Despite the significant guesswork about the figures and the role they would have played in the early Cycladic culture, it is almost impossible to prove any of these theories, considering the lack of writing from the time period. But the very existence of the sculptures does indicate certain possibilities about the Cycladic culture: some kind of social stratification, some kind of necessity or desire to depict the human form, an artistic cohesion across the islands, a society peaceful and economically stable enough to enable the creation of art and sculpture. Even though we may never be completely certain why and for what purpose the figures were made in the Early Cycladic time, their influence on our modern artistic aesthetics is definitive. Nowadays we would classify the figures’ design as minimalist: a stripped down delineation of form, dependent on geometric stability rather than ornamentation. The artistic influence of the figures on modern sculpture is apparent in, for example, the sculpture of Amedeo Modigliani and Constantin Brâncuşi. Modigliani’s “Woman’s Head” of 1912 is an abstracted, elongated form that recalls the facial features visible on the Cycladic figures. Brâncuşi’s “The Kiss” from 1916 evokes the consistent feature of the sculptures in the position of the arms, although it presents two figures in an embrace rather than an individual. The consistent abstract and minimalist portrayal of individuals is, however, what unifies the aesthetic style of these works, be they from thousands of years before our time or a little over one hundred years ago. Or, one could simply say that, since we have been able, art is about the expression of the self. Humans have been depicting the human form since they have been able to use the power of art as a form of expression.

Woman’s Head, 1912
Amedeo Modigliani.
The Kiss, 1916
Constantin Brâncuşi.

This class was the first time I encountered the Cycladic figures, despite having already learned about the art they’ve influenced. For a reason I can’t quite completely explain, the figures make me sad in some way, perhaps because they meant so much to an entire culture and we don’t know why they decided to make them. Were they depictions of the dead – objects made out of grief and sorrow? Were they representations of life, carried through time until they found their way into graves? Were they objects of ritual – dark and powerful talismans? I don’t know. Although we discovered these artifacts that once belonged to people who must have had some of the same fears and dreams and loves we did, the people of these figures seem so far away. I advocate for the continued investigation into what the figures meant to the cultures that made them, so we can find out what they mean to us.

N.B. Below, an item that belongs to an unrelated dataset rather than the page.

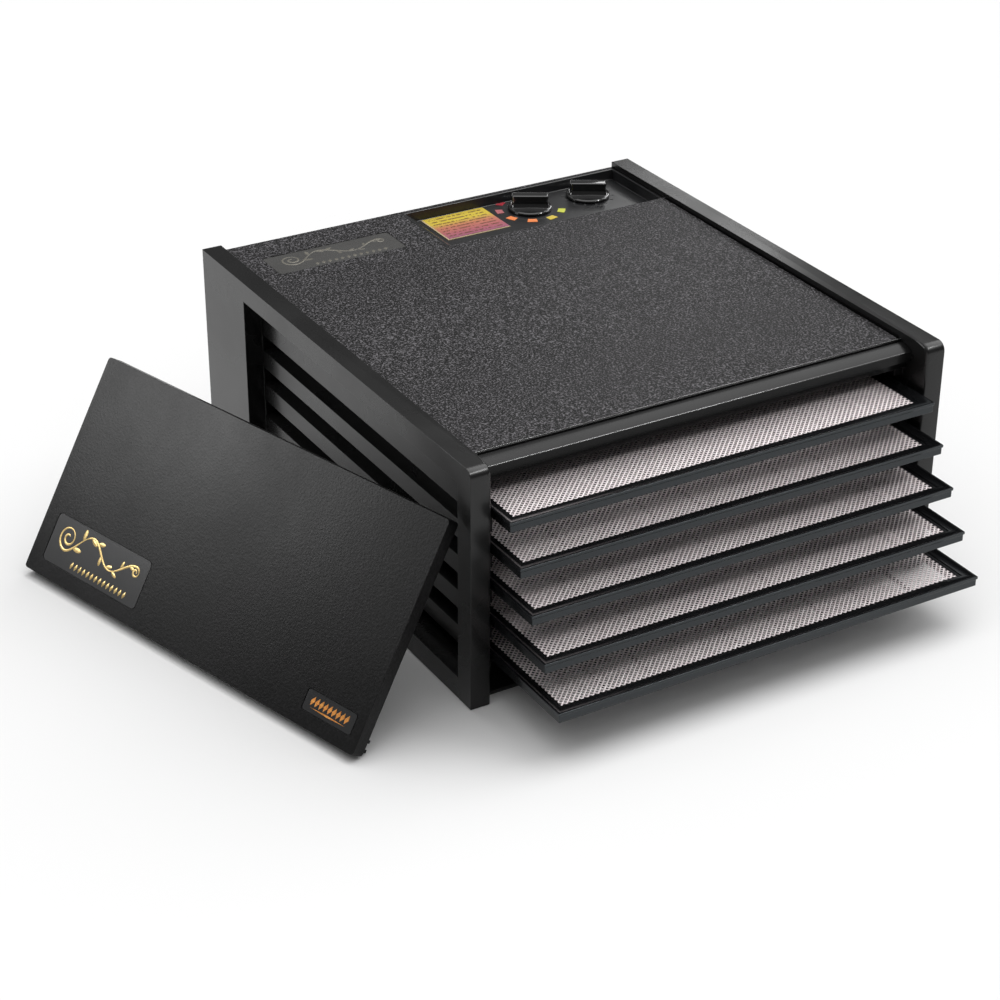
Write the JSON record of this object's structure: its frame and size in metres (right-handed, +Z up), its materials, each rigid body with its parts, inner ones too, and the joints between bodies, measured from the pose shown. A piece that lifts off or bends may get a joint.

One peculiar feature appearing on almost all of the Cycladic figures is the pose of the crossed arms. Some argued that this pose was meant to represent the crossed arms of a corpse. Some say it was an ingenious decision by the designers to keep the arms intact. Others looked at the arms and imagined a mother cradling a child. When I look at the figures and their arms, I imagine them holding their secrets inside of themselves, safe and strong.